> Object data in JSON

** start **

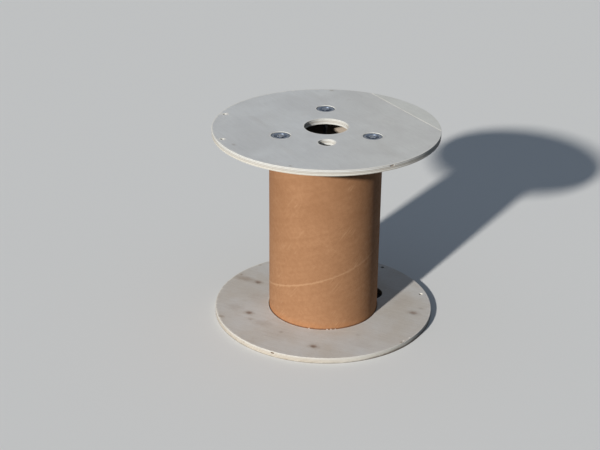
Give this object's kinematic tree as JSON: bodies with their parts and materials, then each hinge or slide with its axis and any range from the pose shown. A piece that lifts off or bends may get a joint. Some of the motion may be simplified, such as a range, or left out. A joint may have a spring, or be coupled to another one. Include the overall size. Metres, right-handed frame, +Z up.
{
  "type": "cable drum",
  "caption": "Small cable drum: round plywood flanges on a paper tube barrel, clamped by steel tie rods, with a central hole for a spindle.",
  "frame": {"origin": "centre of the lower flange's underside", "axes": "+Z up along the drum's axis, -Y towards the side that the drive hole is on"},
  "size_m": [0.3999, 0.4, 0.36],
  "materials": {
    "top_plywood": "bare sanded plywood, pale grey cream face, layered sawn edge",
    "bottom_plywood": "bare sanded plywood with small knots, layered sawn edge",
    "kraft_tube": "spiral wound brown kraft paper, matt, with a paler butt seam",
    "zinc_steel": "bluish zinc plating"
  },
  "bodies": {
    "root": {"top_flange": "top_plywood", "bottom_flange": "bottom_plywood", "barrel_tube": "kraft_tube", "tie_rod_1": "zinc_steel", "washer_top_1": "zinc_steel", "washer_bottom_1": "zinc_steel", "nut_top_1": "zinc_steel", "nut_bottom_1": "zinc_steel", "tie_rod_2": "zinc_steel", "washer_top_2": "zinc_steel", "washer_bottom_2": "zinc_steel", "nut_top_2": "zinc_steel", "nut_bottom_2": "zinc_steel", "tie_rod_3": "zinc_steel", "washer_top_3": "zinc_steel", "washer_bottom_3": "zinc_steel", "nut_top_3": "zinc_steel", "nut_bottom_3": "zinc_steel"}
  },
  "joints": []
}
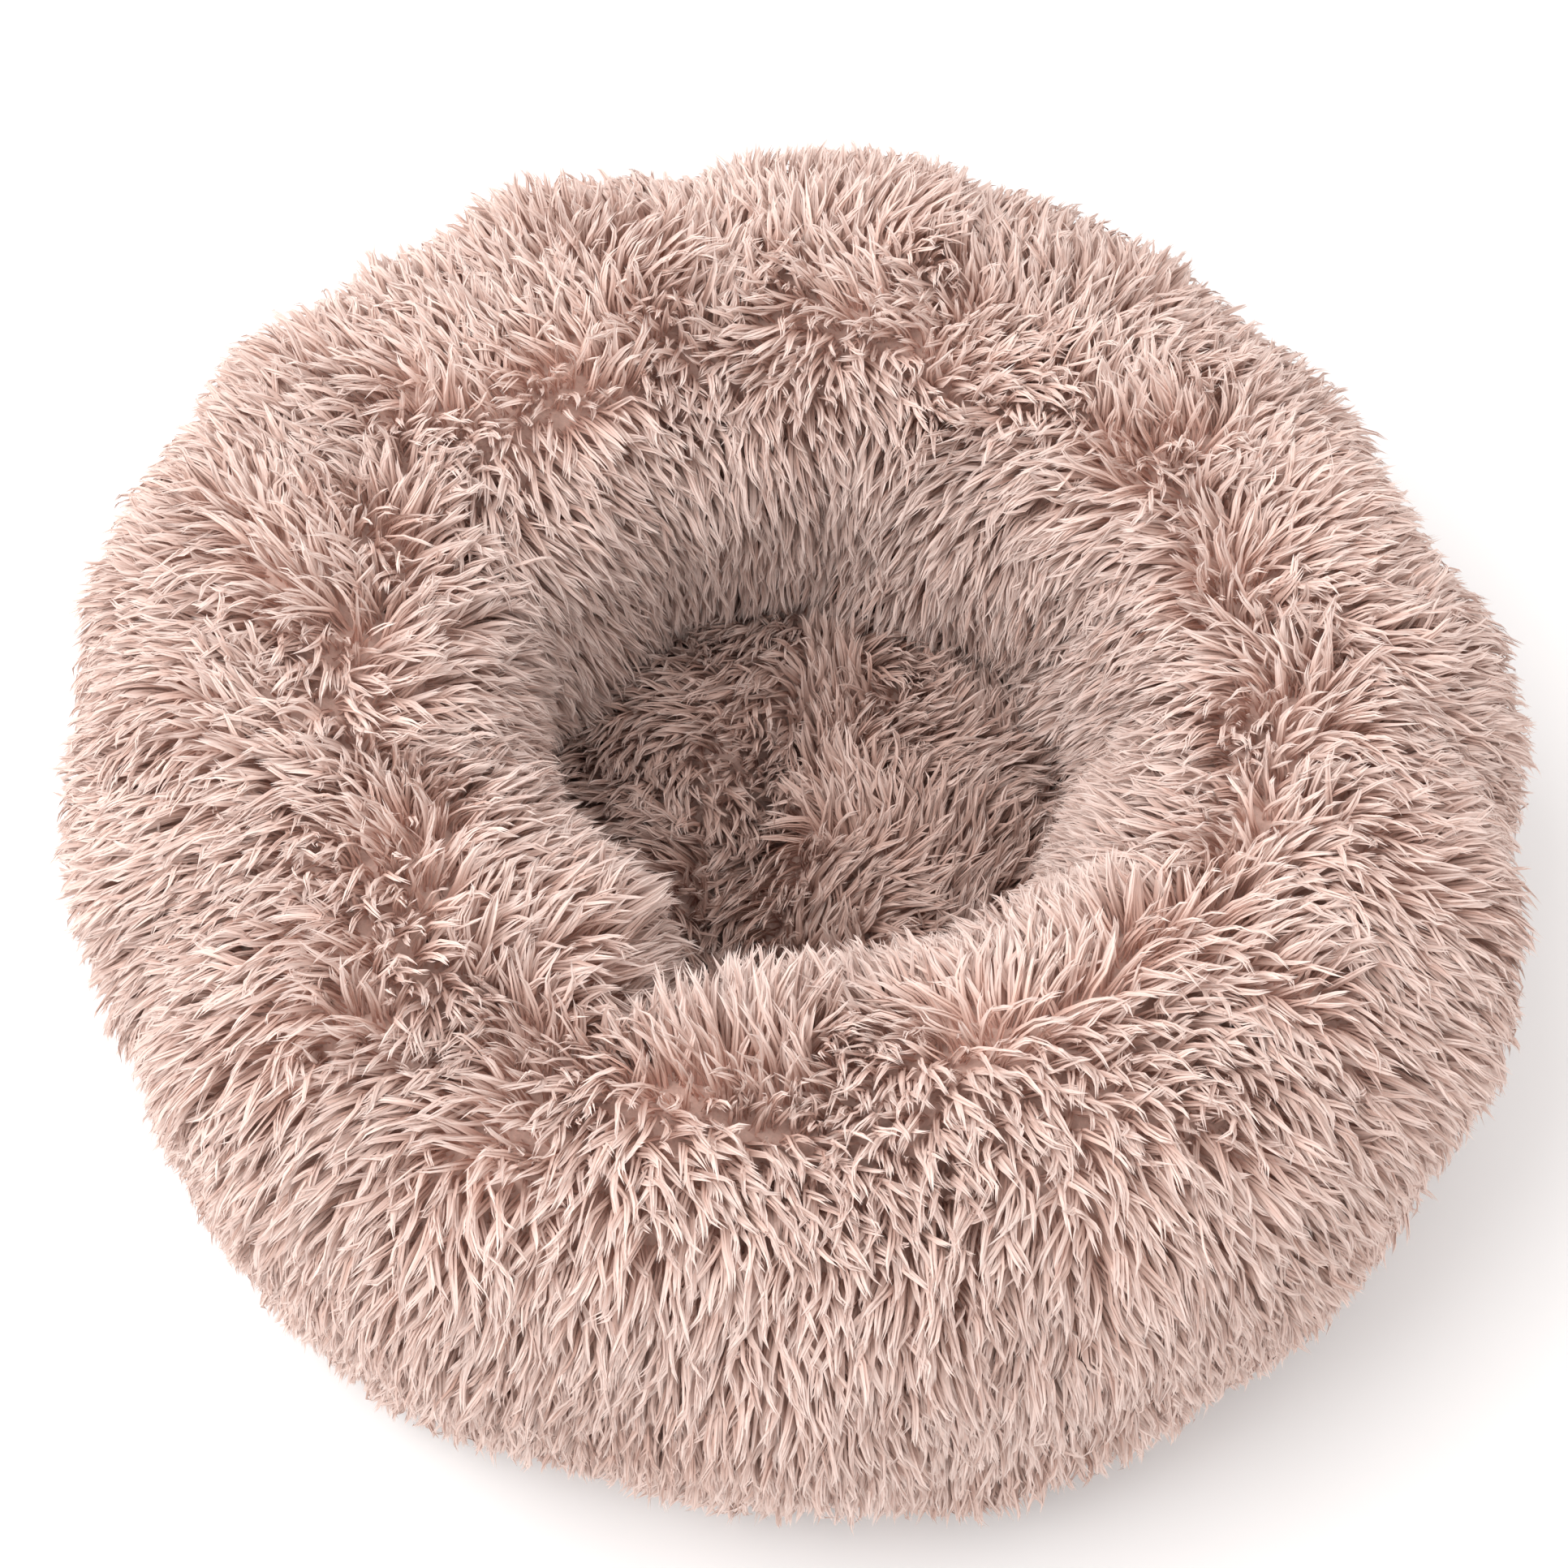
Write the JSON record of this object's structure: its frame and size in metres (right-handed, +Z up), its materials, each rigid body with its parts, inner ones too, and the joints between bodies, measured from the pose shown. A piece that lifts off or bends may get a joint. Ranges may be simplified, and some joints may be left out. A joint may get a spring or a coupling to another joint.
{
  "type": "pet cushion bed",
  "caption": "Round long-pile donut bed for a cat or small dog, with a fibre-filled ring, a padded fur well and a zipped grip base.",
  "frame": {"origin": "on the floor, under the centre of the bed", "axes": "+Z up out of the well, +X along the zip towards its closed end, -Y the front"},
  "size_m": [0.6, 0.6, 0.195],
  "materials": {
    "long_pile_fur": "shaggy polyester plush, 35 mm pile, dusty pink taupe",
    "liner_cloth": "plain non-woven polypropylene",
    "polyester_fibre": "loose hollow fibre filling",
    "grip_cloth": "woven oxford cloth with rubber grip dots",
    "zip_tape": "woven tape",
    "zip_coil": "nylon coil",
    "zip_metal": "nickel-plated zinc",
    "label_satin": "blank satin ribbon"
  },
  "bodies": {
    "bed": {"bolster_fur_cover": "long_pile_fur", "bolster_liner_bag": "liner_cloth", "bolster_fibre_fill": "polyester_fibre", "well_fur_panel": "long_pile_fur", "pad_liner_bag": "liner_cloth", "pad_fibre_fill": "polyester_fibre", "base_panel_front": "grip_cloth", "base_panel_rear": "grip_cloth", "zip_tape_front": "zip_tape", "zip_tape_rear": "zip_tape", "zip_teeth_front": "zip_coil", "zip_teeth_rear": "zip_coil", "zip_top_stop_front": "zip_metal", "zip_top_stop_rear": "zip_metal", "zip_bottom_stop": "zip_metal", "care_label": "label_satin"},
    "slider": {"zip_slider": "zip_metal"},
    "pull": {"zip_pull": "zip_metal"}
  },
  "joints": [
    {"name": "zip_travel", "type": "slide", "parent": "bed", "child": "slider", "axis": [-1, 0, 0], "range_m": [0, 0.272]},
    {"name": "pull_swing", "type": "hinge", "parent": "slider", "child": "pull", "pos_m": [0.1372, 0, 0.0041], "axis": [0, -1, 0], "range_deg": [0, 178]}
  ]
}
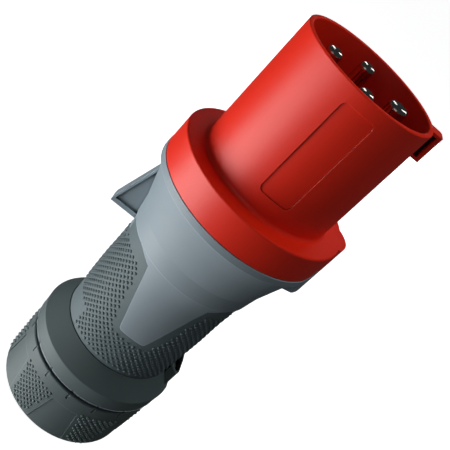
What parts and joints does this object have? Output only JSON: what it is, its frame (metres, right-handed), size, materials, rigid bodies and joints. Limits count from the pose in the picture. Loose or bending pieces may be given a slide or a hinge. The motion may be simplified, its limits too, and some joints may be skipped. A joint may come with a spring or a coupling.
{
  "type": "industrial pin and sleeve plug",
  "caption": "Industrial pin and sleeve plug: red sleeve with round contact pins, grey housing with catch lug, soft grip, twist gland nut and nut lock.",
  "frame": {"origin": "on the plug's axis, at the rear end of the gland nut, on which it stands", "axes": "+Z along the axis to the mouth of the sleeve, -Y to the earth pin and key rib, +Y to the catch lug"},
  "size_m": [0.0924, 0.098, 0.2455],
  "materials": {
    "red_shroud": "fine grained moulded",
    "dark_carrier": "moulded",
    "nickel_pin": "nickel plated, turned",
    "zinc_clamp": "zinc plated",
    "zinc_screw": "zinc plated",
    "black_seal": "smooth",
    "grey_housing": "fine grained moulded",
    "soft_grip": "matte with small nubs",
    "dark_collar": "fine grained moulded",
    "dark_nut": "fine grained moulded, nubbed panels",
    "black_slider": "moulded",
    "natural_ring": "moulded"
  },
  "bodies": {
    "plug_body": {"sleeve_shroud": "red_shroud", "contact_carrier": "dark_carrier", "earth_pin": "nickel_pin", "phase_pin_l1": "nickel_pin", "phase_pin_l2": "nickel_pin", "phase_pin_l3": "nickel_pin", "earth_clamp": "zinc_clamp", "phase_clamp_l1": "zinc_clamp", "phase_clamp_l2": "zinc_clamp", "phase_clamp_l3": "zinc_clamp", "clamp_screws": "zinc_screw", "carrier_screws": "zinc_screw", "front_seal": "black_seal", "rear_housing": "grey_housing", "grip_sleeve": "soft_grip", "gland_collar": "dark_collar", "clamping_cage": "natural_ring", "gland_seal": "black_seal"},
    "pressure_ring": {"slip_ring": "natural_ring"},
    "turning_nut": {"gland_nut": "dark_nut"},
    "nut_lock": {"lock_slider": "black_slider"}
  },
  "joints": [
    {"name": "nut_travel", "type": "slide", "parent": "plug_body", "child": "pressure_ring", "axis": [0, 0, -1], "range_m": [0, 0.006]},
    {"name": "nut_turn", "type": "hinge", "parent": "pressure_ring", "child": "turning_nut", "pos_m": [0, 0, 0.018], "axis": [0, 0, -1], "range_deg": [0, 720]},
    {"name": "lock_slide", "type": "slide", "parent": "plug_body", "child": "nut_lock", "axis": [0, 0, -1], "range_m": [0, 0.003]}
  ],
  "couplings": [
    {"joint": "nut_travel", "follows": "nut_turn", "m_per_rad": 0.00047746}
  ]
}
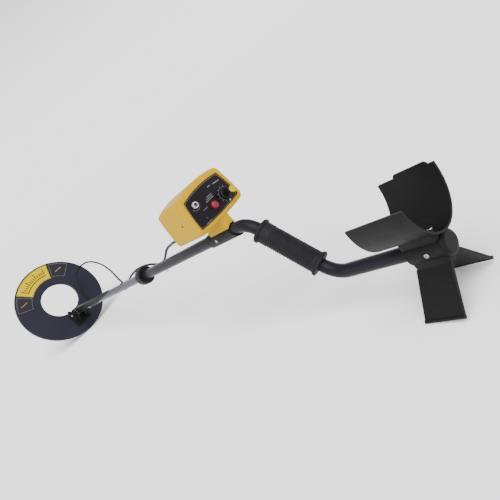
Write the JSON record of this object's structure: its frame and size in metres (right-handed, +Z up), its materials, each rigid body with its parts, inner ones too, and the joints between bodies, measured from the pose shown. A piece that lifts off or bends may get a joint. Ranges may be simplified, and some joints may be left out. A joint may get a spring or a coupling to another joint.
{
  "type": "metal detector",
  "caption": "Hand-held metal detector: ring search head on a tilting bracket, telescoping stem, control box, S-bent handle, arm cup and stand.",
  "frame": {"origin": "centre of the bounding box of the rigid pieces, on the ground it stands on (two stand feet and the rim of the search head)", "axes": "+X forwards, from the arm cup towards the search head; +Y to the user's left; +Z up"},
  "size_m": [1.4322, 0.2654, 0.2658],
  "materials": {
    "tube_charcoal": "gloss black powder coat",
    "stem_bluegrey": "gloss blue-black coat",
    "black_plastic": "fine moulded texture",
    "head_navy": "satin moulded",
    "yellow_plastic": "satin moulded",
    "rubber_black": "ribbed, matte",
    "cable_black": "smooth PVC",
    "label_yellow": "printed film",
    "label_black": "printed film",
    "steel": "zinc plated",
    "chrome": "nickel plated",
    "red_plastic": "polished",
    "lamp": "unlit, dark",
    "copper": "enamelled wire bonded in resin",
    "board": "solder mask",
    "parts_black": "moulded",
    "battery": "printed can",
    "speaker": "plain",
    "washer_white": "nylon"
  },
  "bodies": {
    "frame": {"mid_tube": "tube_charcoal", "lock_collet": "black_plastic", "coupling_sleeve": "black_plastic", "sleeve_screws": "steel", "s_tube": "tube_charcoal", "grip": "rubber_black", "tube_plug": "black_plastic", "arm_cup": "black_plastic", "cup_screws": "steel", "cup_saddle": "black_plastic", "saddle_screw": "steel", "stand": "black_plastic", "stand_screws": "steel", "box_housing": "yellow_plastic", "box_foot": "yellow_plastic", "foot_screws": "steel", "fascia": "label_black", "potentiometer": "steel", "pot_nut": "chrome", "button_switch": "parts_black", "button_spring": "steel", "jack_socket": "chrome", "jack_nut": "chrome", "indicator_lamp": "lamp", "circuit_board": "board", "board_parts": "parts_black", "speaker": "speaker", "batteries": "battery", "battery_clips": "parts_black", "box_gland": "cable_black", "upper_cable": "cable_black"},
    "collar": {"lock_collar": "black_plastic"},
    "stem": {"lower_stem": "stem_bluegrey", "stem_tip": "black_plastic", "tip_screw": "steel", "snap_spring": "steel", "cable_clip": "black_plastic", "lower_cable": "cable_black"},
    "snap": {"snap_button": "chrome"},
    "head": {"head_shell": "head_navy", "head_cover": "head_navy", "transmit_winding": "copper", "receive_winding": "copper", "head_label": "label_yellow", "side_labels": "label_black", "hinge_bracket": "black_plastic", "bracket_screws": "parts_black", "friction_washers": "washer_white", "pivot_bolt": "steel", "head_gland": "cable_black"},
    "wing": {"wing_nut": "black_plastic"},
    "knob": {"knob": "parts_black", "knob_cap": "yellow_plastic", "pot_shaft": "steel"},
    "push": {"red_button": "red_plastic"},
    "door": {"battery_door": "yellow_plastic"}
  },
  "joints": [
    {"name": "collar_twist", "type": "hinge", "parent": "frame", "child": "collar", "pos_m": [0.00349, 0, 0.13032], "axis": [0.9951, 0, -0.0993], "range_deg": [0, 90]},
    {"name": "stem_slide", "type": "slide", "parent": "frame", "child": "stem", "axis": [0.9951, 0, -0.0993], "range_m": [-0.07, 0], "deforming": ["upper_cable", "snap_button", "snap_spring"]},
    {"name": "snap_press", "type": "slide", "parent": "stem", "child": "snap", "axis": [0.0993, 0, 0.9951], "range_m": [0, 0.0074], "stiffness_N_per_m": 800, "springref_m": -0.002, "deforming": ["snap_spring"]},
    {"name": "head_tilt", "type": "hinge", "parent": "stem", "child": "head", "pos_m": [0.5844, 0, 0.07233], "axis": [0, -1, 0], "range_deg": [-55, 30], "deforming": ["lower_cable"]},
    {"name": "wing_turn", "type": "hinge", "parent": "head", "child": "wing", "pos_m": [0.5844, 0.0205, 0.07233], "axis": [0, 1, 0], "continuous": true},
    {"name": "knob_turn", "type": "hinge", "parent": "frame", "child": "knob", "pos_m": [-0.39802, -0.0275, 0.22066], "axis": [0.9951, 0, -0.0993], "range_deg": [0, 300]},
    {"name": "button_press", "type": "slide", "parent": "frame", "child": "push", "axis": [0.9951, 0, -0.0993], "range_m": [0, 0.0025], "stiffness_N_per_m": 900, "springref_m": -0.001, "deforming": ["button_spring"]},
    {"name": "door_slide", "type": "slide", "parent": "frame", "child": "door", "axis": [0, -1, 0], "range_m": [0, 0.04]}
  ]
}
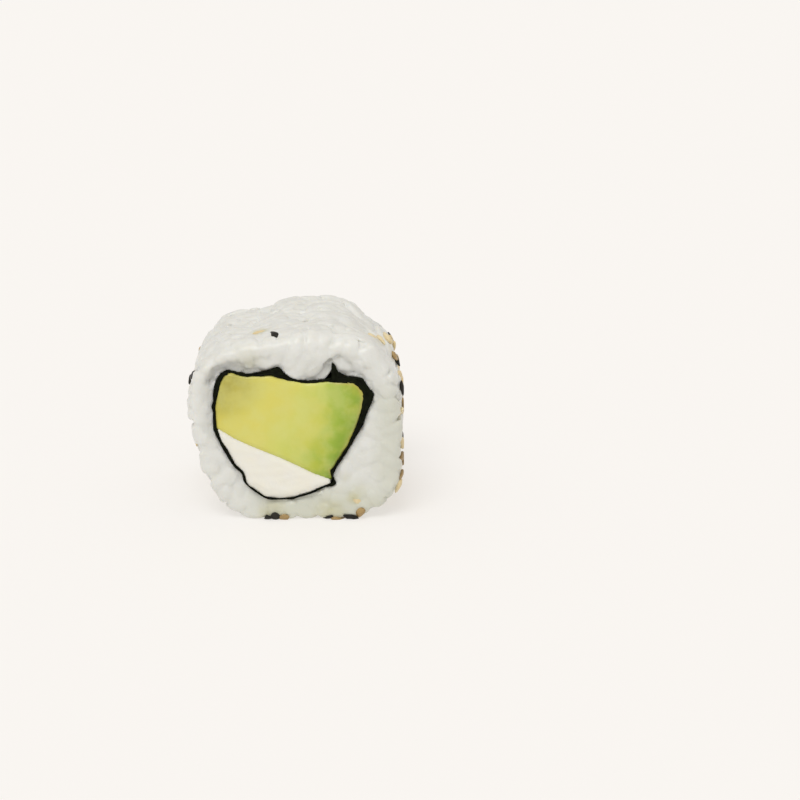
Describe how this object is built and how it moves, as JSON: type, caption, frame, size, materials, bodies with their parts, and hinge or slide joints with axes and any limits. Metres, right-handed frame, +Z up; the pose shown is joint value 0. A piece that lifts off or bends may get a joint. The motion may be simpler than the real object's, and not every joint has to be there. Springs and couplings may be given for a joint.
{
  "type": "uramaki roll",
  "caption": "Uramaki roll piece lying on its side: a thick sesame-dusted rice coat around nori, avocado and cream cheese, with both cut faces open.",
  "frame": {"origin": "middle of the underside, at the bottom centre of the bounding box", "axes": "+Z up, +Y along the roll from the front cut face to the back one, +X to the right when looking at the front cut face, the widest way across"},
  "size_m": [0.0378, 0.0326, 0.0336],
  "materials": {
    "rice": "cooked short-grain rice, moist, translucent white, packed, with pale and black sesame seeds",
    "nori": "damp roasted seaweed sheet, near black with a green tint, wrinkled",
    "avocado": "ripe avocado flesh, cut smooth, yellow in the middle and green towards the skin side",
    "cream_cheese": "soft cream cheese, cut with faint smears"
  },
  "bodies": {
    "root": {"rice": "rice", "nori": "nori", "avocado": "avocado", "cream_cheese": "cream_cheese"}
  },
  "joints": []
}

** end **

> Given problem
Copy every single line of the material above that holds "bends".

> Exercise response
Give this object's kinematic tree as JSON: bodies with their parts and materials, then each hinge or slide with its axis and any range from the pose shown. A piece that lifts off or bends may get a joint. Some of the motion may be simplified, such as a range, or left out. A joint may have a spring, or be coupled to another one. Include the overall size. Metres, right-handed frame, +Z up.
Write the JSON record of this object's structure: its frame and size in metres (right-handed, +Z up), its materials, each rigid body with its parts, inner ones too, and the joints between bodies, measured from the pose shown. A piece that lifts off or bends may get a joint. Ranges may be simplified, and some joints may be left out. A joint may get a spring or a coupling to another joint.
Write the JSON record of this object's structure: its frame and size in metres (right-handed, +Z up), its materials, each rigid body with its parts, inner ones too, and the joints between bodies, measured from the pose shown. A piece that lifts off or bends may get a joint. Ranges may be simplified, and some joints may be left out. A joint may get a spring or a coupling to another joint.
Describe how this object is built and how it moves, as JSON: type, caption, frame, size, materials, bodies with their parts, and hinge or slide joints with axes and any limits. Metres, right-handed frame, +Z up; the pose shown is joint value 0. A piece that lifts off or bends may get a joint. The motion may be simpler than the real object's, and not every joint has to be there. Springs and couplings may be given for a joint.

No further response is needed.